Faut-il noter qu’en 2016, sur 61 matières candidates, l’Union européenne en a retenu 26 dans le cadre du «Protocole d’Entente sur des Chaînes de Valeurs Durables pour les Matières Premières Critiques et Stratégiques”.
Kinshasa n’a à se livrer à l’espionnage pour accéder aux «découvertes rwandaises».

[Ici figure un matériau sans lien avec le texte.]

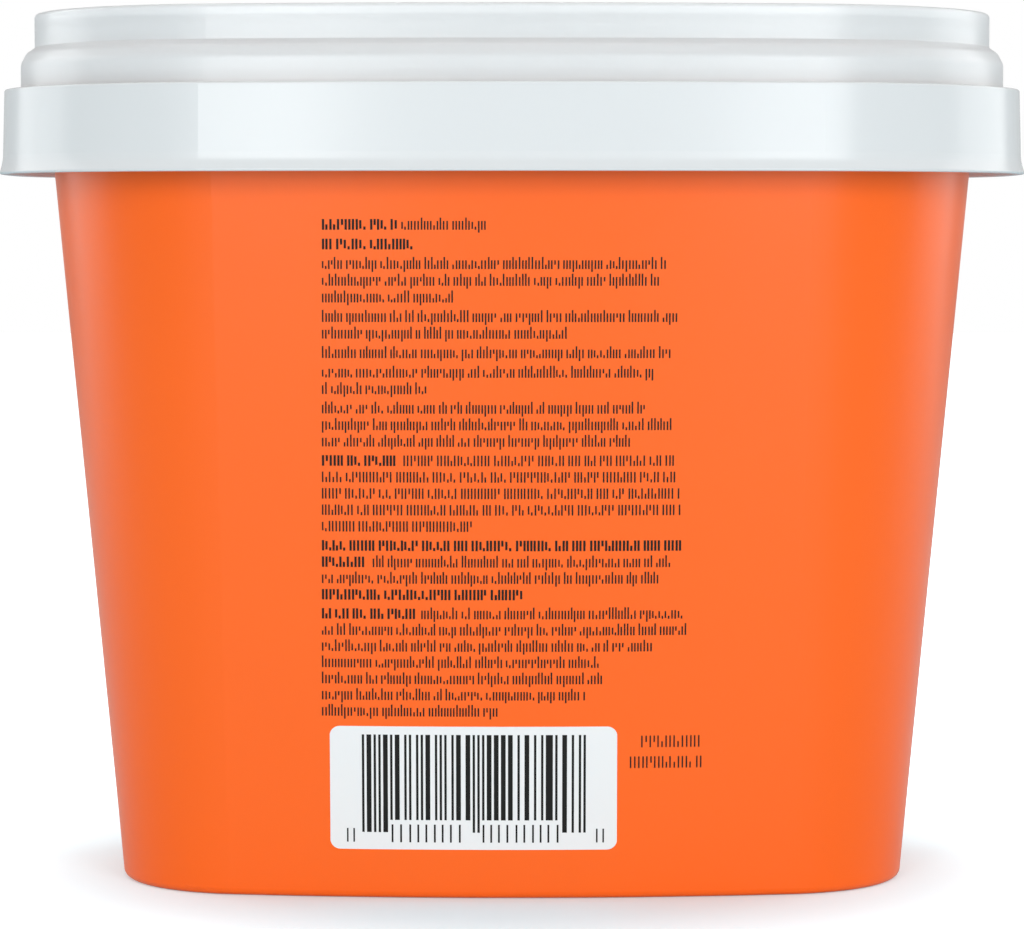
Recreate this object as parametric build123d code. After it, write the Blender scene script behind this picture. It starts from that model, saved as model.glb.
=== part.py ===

Futé, Paul Kagame profite certainement du contexte, qui lui est favorable, pour piller les ressources minières du Congo et, comme dit plus haut, construire son pays. Il fait comme les États-Unis, premier pays producteur mondiale du pétrole, qui exploitent les ressources pétrolières pays étrangers, notamment ceux du Golfe Persique, mais dans les règles de l’art, contrairement à Kigali.
Qu’en est-il de la RDC ?
A l’époque de « DEMAIN LE CONGO », nous avions eu à comparer le Rwanda de Paul Kagame à une abeille qui s’introduit dans la narine du buffle RDC.
Comment réagit le buffle RDC ? Agité, il va dans tous les sens, écrasant tout sur son passage, c’est-à-dire donnant aux chasseurs le droit de l’abattre pour arrêter les dégâts.
L’abeille pourrait en sortir morte, mais au prix de la mort du géant !
Pour éviter cette épreuve, le bon sens ordonne de battre le rappel des troupes pour une opération commune de sauvetage, peu importe l’appellation à adopter.